Yeah, I think it’s been done before,” he said. “Right? I mean, there are a number of teams that did that last year. The Panthers come to mind when they went out in free agency and got a couple top guards, really changed the dynamic of their offense. You saw them clicking there in the second half of the season once they started to really gel. There’s no question that you can change the dynamic of a room just like that. That particular room, it does take time for five guys to come together. Especially if you have to deal with attrition and injuries for five guys to be working on the same page.

“When you watch the tape and you come away with… I think I made the statement in my opening press conference, that’s an area we have to get better. That doesn’t necessarily mean we need five new starters, because all it takes is one individual to blow up a play. And so we’re just identifying where we can get a little bit better, and we’re going to continue to raise that floor, and we’ll find the right mix of five to eight, nine, 10 guys.”

Well, let’s start with three. The Bears have officially flipped the entire interior of their offensive line with three major moves. The first move that took place happened on March 4, when Chicago traded a 2025 sixth-round draft pick to the Los Angeles Rams for guard Jonah Jackson. The Bears also took on the remainder of the three year, $51 million contract with $34 million guaranteed that Jackson signed before the 2024 season.

That 2024 season didn’t work out for Jackson or for the Rams in that regard. Jackson suffered a fractured scapula in September and was only able to play four regular-season games, and one snap in Los Angeles’ divisional-round loss to the Philadelphia Eagles.
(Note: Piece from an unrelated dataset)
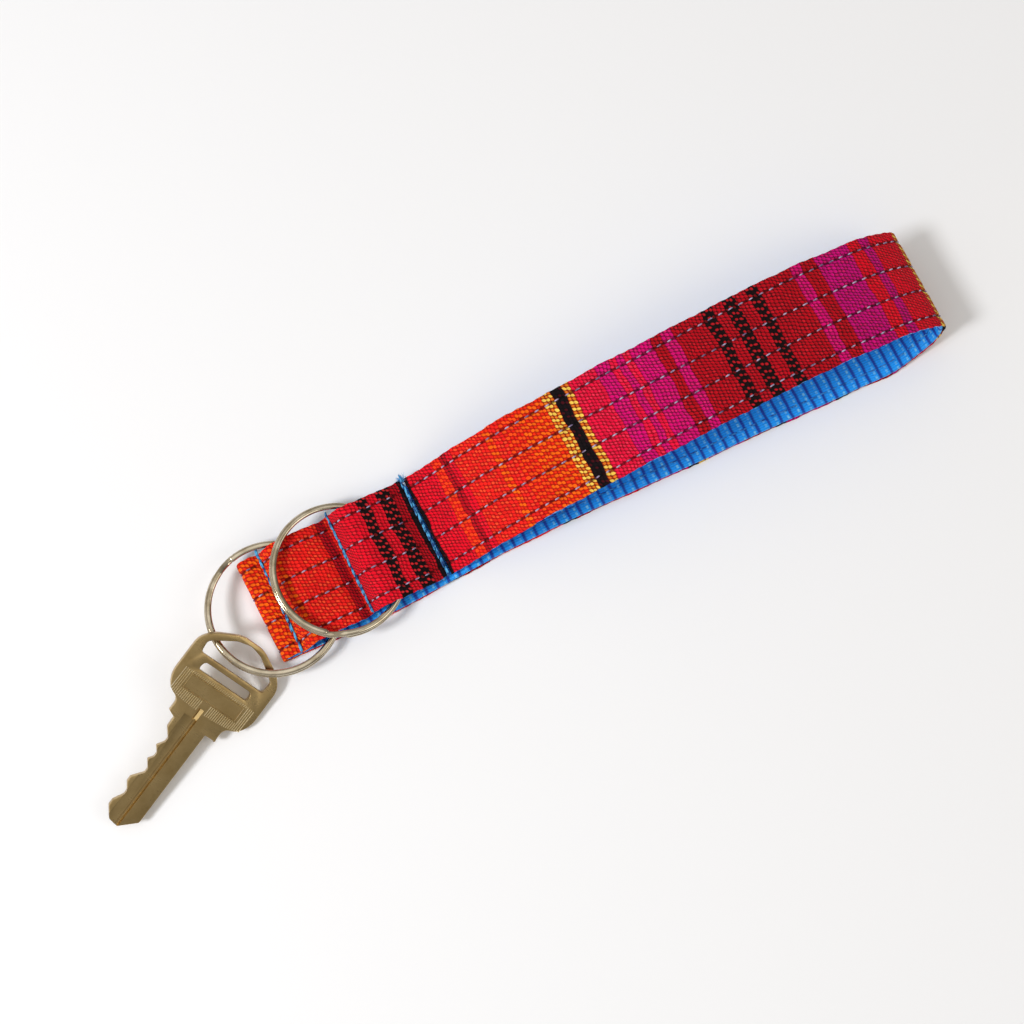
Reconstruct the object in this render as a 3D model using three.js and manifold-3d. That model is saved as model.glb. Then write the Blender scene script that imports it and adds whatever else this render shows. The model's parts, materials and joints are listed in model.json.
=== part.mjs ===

What Johnson was likely looking at with this trade was how well Jackson had played for the Lions under Johnson’s purview. Because in 2023, Jackson was a great guard in about every way you want a guard to be.

It took the Bears exactly one day to drop the next hammer; that happened when they sent a 2026 fourth-round pick to the Kansas City Chiefs for Joe Thuney, one of the best guards of his era, and a guy who had to fill in at left tackle down the stretch for the AFC champions when their left tackle situation fell apart. The Bears took on $16 million in salary cap with Thuney, as he’s on the last year of the five year, $80 million contract he signed with Kansas City in 2021. Thuney is nobody’s idea of an ideal left tackle, but as a pure guard, the 32-year-old has quite a bit left in the tank.

Then, on Monday, the Bears took the best center on the open market off the open market in Drew Dalman, formerly of the Falcons. Dalman has a new three-year, $42 million deal with $28 million guaranteed. Like Thuney, Dalman is more technician than mauler, though he can get grimy when the need arises.

More importantly, both Dalman and Thuney have the intellectual chops to block up Johnson’s run concepts, which were among the NFL’s most varied and effective when he ran the Lions’ offense. And Jackson will have no trouble remembering the entire playbook.

Do the Bears still have some questions to answer at their tackle spots? Absolutely. Left tackle Braxton Jones allowed five sacks and 26 total pressures on 471 pass-blocking reps last season, right tackle Darnell Wright gave up six sacks and 30 total pressures on 662 pass-blocking snaps, and swing tackle Larry Borom got absolutely viced on both sides of the line in 2024, allowing seven sacks and 22 total pressures on just 237 pass-blocking chances.

But Chicago also has the 10th, 39th, and 41st picks in the 2025 draft if they want to reinforce those positions early on in late April, and the free-agency additions of defensive linemen Grady Jarrett and Dayo Odeyingbo give Johnson and general manager Ryan Poles the flexibility to focus on other spots with the other side of the interior also bolstered in a very positive sense.

So, the Bears’ new Monsters of the Midway are indeed on the offensive side of the ball. We’ll see how Ben Johnson, quarterback Caleb Wiliams, and the rest of that offense benefits, but based on the talent and the plan, the effects could be game-changing.